*What is expected:*
Look below for the line containing "Reconstruct the object" and the line containing "plate by LINER_LIFT."; repeat exactly those two lines and all lines between them, and nothing else.

>> Begin

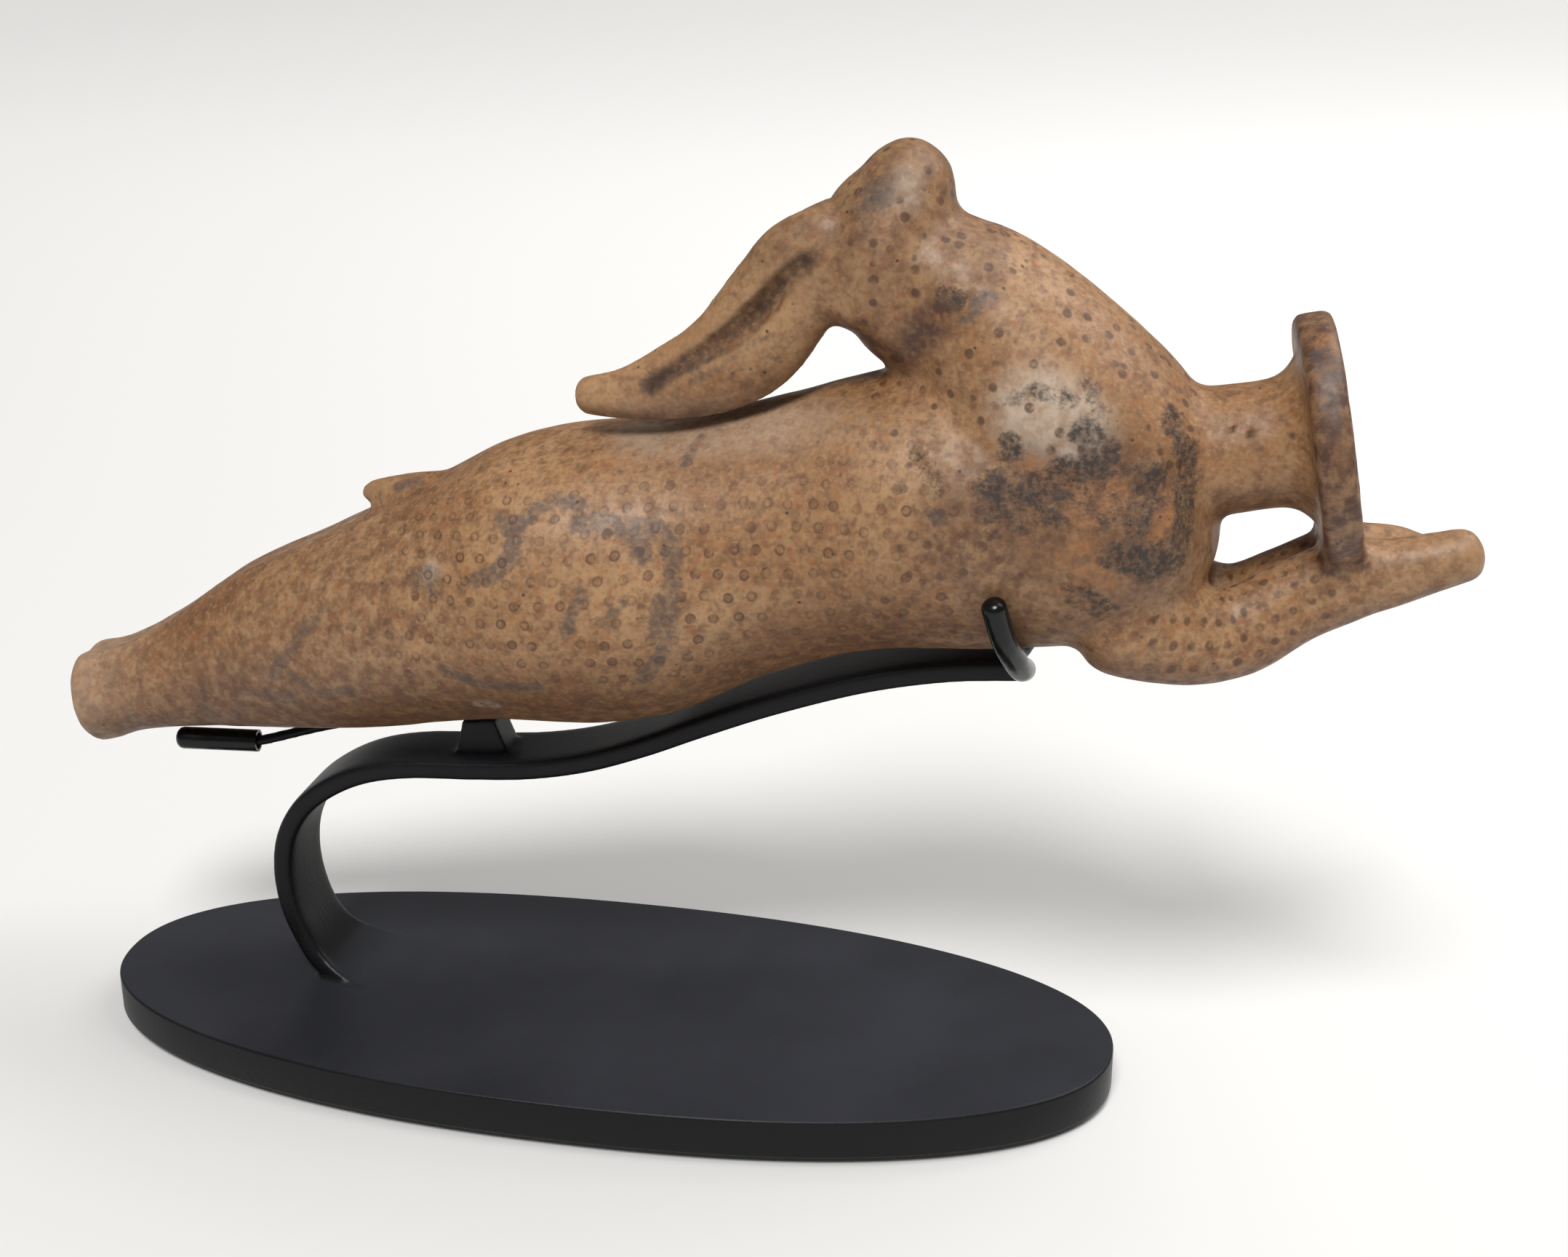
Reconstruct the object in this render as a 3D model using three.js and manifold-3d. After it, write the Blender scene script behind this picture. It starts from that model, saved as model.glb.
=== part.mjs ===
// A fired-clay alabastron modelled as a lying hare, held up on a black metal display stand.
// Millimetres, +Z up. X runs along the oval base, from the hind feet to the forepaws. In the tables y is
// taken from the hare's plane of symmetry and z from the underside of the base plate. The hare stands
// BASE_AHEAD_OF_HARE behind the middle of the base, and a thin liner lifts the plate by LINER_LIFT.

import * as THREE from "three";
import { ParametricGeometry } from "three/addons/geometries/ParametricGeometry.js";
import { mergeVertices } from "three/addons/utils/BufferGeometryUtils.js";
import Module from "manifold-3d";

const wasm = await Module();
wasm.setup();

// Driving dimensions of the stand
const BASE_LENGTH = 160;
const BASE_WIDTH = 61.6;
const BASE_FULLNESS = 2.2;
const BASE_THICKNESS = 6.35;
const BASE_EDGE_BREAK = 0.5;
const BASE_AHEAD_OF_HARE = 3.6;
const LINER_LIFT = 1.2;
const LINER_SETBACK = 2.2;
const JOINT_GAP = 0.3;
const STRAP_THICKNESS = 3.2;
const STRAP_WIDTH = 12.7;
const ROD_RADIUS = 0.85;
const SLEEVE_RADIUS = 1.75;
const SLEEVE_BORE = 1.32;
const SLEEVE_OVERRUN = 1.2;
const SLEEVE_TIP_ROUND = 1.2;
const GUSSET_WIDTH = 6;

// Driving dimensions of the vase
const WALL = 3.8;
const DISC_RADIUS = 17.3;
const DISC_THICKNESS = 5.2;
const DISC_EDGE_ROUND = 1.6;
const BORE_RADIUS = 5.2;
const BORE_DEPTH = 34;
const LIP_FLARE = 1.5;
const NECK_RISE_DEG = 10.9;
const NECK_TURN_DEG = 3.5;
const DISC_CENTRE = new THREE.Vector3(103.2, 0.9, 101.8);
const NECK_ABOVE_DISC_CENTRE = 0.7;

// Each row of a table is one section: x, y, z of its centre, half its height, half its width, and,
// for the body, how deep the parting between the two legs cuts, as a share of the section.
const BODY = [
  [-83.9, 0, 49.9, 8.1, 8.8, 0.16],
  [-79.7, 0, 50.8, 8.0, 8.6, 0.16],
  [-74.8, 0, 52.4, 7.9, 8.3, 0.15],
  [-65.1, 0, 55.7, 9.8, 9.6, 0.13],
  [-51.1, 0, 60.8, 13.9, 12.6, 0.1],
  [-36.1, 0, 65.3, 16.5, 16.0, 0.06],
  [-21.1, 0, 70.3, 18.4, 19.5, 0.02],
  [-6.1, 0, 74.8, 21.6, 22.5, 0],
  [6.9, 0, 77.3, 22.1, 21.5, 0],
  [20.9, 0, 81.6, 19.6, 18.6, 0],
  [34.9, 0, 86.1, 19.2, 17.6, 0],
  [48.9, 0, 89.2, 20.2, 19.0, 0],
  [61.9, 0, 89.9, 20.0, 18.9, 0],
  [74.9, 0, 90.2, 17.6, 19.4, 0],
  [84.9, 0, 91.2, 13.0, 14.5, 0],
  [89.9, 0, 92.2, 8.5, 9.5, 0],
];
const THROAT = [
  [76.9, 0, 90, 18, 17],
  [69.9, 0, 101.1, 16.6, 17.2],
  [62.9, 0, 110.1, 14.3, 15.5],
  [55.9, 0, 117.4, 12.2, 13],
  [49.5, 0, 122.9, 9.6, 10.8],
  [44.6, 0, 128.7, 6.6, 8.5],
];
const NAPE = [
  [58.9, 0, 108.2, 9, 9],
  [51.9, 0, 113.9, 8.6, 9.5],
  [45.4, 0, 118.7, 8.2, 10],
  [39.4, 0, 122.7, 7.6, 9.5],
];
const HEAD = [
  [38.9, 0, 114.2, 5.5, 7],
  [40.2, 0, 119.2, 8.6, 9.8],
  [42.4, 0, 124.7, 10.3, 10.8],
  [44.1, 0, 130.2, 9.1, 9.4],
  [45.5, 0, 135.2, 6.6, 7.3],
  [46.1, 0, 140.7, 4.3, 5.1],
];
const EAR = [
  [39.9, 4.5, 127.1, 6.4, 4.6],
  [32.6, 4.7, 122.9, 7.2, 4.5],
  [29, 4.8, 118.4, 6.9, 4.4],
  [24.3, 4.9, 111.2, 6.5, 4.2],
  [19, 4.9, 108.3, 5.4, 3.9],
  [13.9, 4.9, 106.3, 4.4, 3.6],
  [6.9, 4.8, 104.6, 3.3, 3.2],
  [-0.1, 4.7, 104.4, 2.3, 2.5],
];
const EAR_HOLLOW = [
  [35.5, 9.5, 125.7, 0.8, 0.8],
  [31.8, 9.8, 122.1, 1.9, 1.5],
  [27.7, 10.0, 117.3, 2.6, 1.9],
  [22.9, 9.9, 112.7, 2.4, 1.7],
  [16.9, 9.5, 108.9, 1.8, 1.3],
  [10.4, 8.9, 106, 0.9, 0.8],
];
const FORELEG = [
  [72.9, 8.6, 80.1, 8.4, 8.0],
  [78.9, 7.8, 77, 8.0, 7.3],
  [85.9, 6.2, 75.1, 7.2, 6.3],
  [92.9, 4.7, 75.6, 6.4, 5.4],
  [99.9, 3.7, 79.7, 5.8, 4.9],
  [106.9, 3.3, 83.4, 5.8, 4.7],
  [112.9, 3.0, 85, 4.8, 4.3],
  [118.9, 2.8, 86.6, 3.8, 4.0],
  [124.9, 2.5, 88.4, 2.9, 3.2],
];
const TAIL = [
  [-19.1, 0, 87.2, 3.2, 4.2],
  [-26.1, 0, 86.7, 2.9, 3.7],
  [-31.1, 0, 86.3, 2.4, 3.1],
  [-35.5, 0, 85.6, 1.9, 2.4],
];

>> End
>> Begin

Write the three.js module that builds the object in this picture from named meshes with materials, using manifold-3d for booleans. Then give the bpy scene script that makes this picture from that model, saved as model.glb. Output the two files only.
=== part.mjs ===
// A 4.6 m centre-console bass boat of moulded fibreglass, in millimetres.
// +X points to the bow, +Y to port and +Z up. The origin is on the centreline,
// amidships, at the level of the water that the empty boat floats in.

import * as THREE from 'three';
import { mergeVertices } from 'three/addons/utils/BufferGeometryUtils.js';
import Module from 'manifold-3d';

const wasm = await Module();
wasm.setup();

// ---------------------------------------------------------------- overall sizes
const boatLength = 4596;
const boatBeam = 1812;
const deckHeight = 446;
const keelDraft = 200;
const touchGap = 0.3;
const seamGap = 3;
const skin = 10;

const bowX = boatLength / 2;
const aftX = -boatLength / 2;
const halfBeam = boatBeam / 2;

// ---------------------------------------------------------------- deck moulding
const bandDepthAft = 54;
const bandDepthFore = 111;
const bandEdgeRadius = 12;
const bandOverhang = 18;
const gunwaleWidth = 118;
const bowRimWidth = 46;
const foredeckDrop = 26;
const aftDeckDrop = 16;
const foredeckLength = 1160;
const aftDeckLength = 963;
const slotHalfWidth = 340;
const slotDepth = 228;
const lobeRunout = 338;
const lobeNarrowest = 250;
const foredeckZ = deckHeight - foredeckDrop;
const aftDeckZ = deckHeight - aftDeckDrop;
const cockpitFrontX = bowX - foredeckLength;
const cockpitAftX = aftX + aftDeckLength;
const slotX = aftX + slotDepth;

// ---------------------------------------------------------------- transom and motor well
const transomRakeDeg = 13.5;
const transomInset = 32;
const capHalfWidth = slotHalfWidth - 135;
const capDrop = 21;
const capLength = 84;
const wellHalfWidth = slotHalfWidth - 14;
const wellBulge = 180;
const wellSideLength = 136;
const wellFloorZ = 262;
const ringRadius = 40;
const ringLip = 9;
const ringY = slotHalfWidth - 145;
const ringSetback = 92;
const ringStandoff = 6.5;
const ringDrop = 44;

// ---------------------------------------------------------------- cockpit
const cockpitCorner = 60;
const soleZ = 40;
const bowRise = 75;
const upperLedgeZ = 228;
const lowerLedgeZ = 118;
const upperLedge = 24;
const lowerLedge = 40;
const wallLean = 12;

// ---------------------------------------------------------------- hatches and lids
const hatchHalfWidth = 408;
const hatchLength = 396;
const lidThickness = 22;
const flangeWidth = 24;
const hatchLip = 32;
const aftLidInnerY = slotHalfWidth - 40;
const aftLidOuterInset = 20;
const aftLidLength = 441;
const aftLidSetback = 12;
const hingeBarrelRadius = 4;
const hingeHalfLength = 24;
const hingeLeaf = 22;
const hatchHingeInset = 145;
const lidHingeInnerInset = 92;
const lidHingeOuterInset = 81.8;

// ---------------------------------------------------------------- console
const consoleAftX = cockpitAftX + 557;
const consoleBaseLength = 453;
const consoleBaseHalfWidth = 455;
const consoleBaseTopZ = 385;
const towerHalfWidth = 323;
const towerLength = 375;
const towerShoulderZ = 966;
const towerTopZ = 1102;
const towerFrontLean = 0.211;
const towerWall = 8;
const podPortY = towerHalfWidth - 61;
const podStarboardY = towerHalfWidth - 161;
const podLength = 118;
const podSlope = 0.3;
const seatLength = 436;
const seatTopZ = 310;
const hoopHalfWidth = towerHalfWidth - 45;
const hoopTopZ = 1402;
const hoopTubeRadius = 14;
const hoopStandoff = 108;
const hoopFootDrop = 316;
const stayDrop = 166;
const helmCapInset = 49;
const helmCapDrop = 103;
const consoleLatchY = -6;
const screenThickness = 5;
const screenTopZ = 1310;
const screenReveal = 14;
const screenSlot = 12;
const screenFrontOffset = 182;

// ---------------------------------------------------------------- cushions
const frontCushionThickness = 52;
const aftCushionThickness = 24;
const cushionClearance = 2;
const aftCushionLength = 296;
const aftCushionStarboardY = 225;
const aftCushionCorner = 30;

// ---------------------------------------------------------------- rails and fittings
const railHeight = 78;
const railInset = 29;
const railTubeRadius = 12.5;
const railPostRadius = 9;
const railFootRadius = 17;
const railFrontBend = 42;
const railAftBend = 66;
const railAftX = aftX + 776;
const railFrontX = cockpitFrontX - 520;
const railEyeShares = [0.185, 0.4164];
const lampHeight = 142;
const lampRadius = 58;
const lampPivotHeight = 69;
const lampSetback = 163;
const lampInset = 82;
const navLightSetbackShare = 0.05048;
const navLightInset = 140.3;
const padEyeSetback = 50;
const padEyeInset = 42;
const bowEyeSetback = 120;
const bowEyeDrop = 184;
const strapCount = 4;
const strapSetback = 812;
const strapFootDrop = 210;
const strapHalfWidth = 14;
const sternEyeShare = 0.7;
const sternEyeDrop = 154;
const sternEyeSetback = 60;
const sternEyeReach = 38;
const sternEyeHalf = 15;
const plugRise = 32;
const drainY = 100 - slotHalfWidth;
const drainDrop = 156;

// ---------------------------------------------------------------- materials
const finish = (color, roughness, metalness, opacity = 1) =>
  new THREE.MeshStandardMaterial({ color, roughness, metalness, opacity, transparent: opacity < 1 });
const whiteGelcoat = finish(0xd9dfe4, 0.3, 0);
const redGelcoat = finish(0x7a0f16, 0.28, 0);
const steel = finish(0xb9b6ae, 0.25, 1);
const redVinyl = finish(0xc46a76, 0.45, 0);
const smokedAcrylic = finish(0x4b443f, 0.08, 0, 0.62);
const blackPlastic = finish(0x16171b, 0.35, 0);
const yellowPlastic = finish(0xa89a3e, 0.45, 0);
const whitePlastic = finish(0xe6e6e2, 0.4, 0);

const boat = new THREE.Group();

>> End

*Answer to the exercise:*
Reconstruct the object in this render as a 3D model using three.js and manifold-3d. After it, write the Blender scene script behind this picture. It starts from that model, saved as model.glb.
=== part.mjs ===
// A fired-clay alabastron modelled as a lying hare, held up on a black metal display stand.
// Millimetres, +Z up. X runs along the oval base, from the hind feet to the forepaws. In the tables y is
// taken from the hare's plane of symmetry and z from the underside of the base plate. The hare stands
// BASE_AHEAD_OF_HARE behind the middle of the base, and a thin liner lifts the plate by LINER_LIFT.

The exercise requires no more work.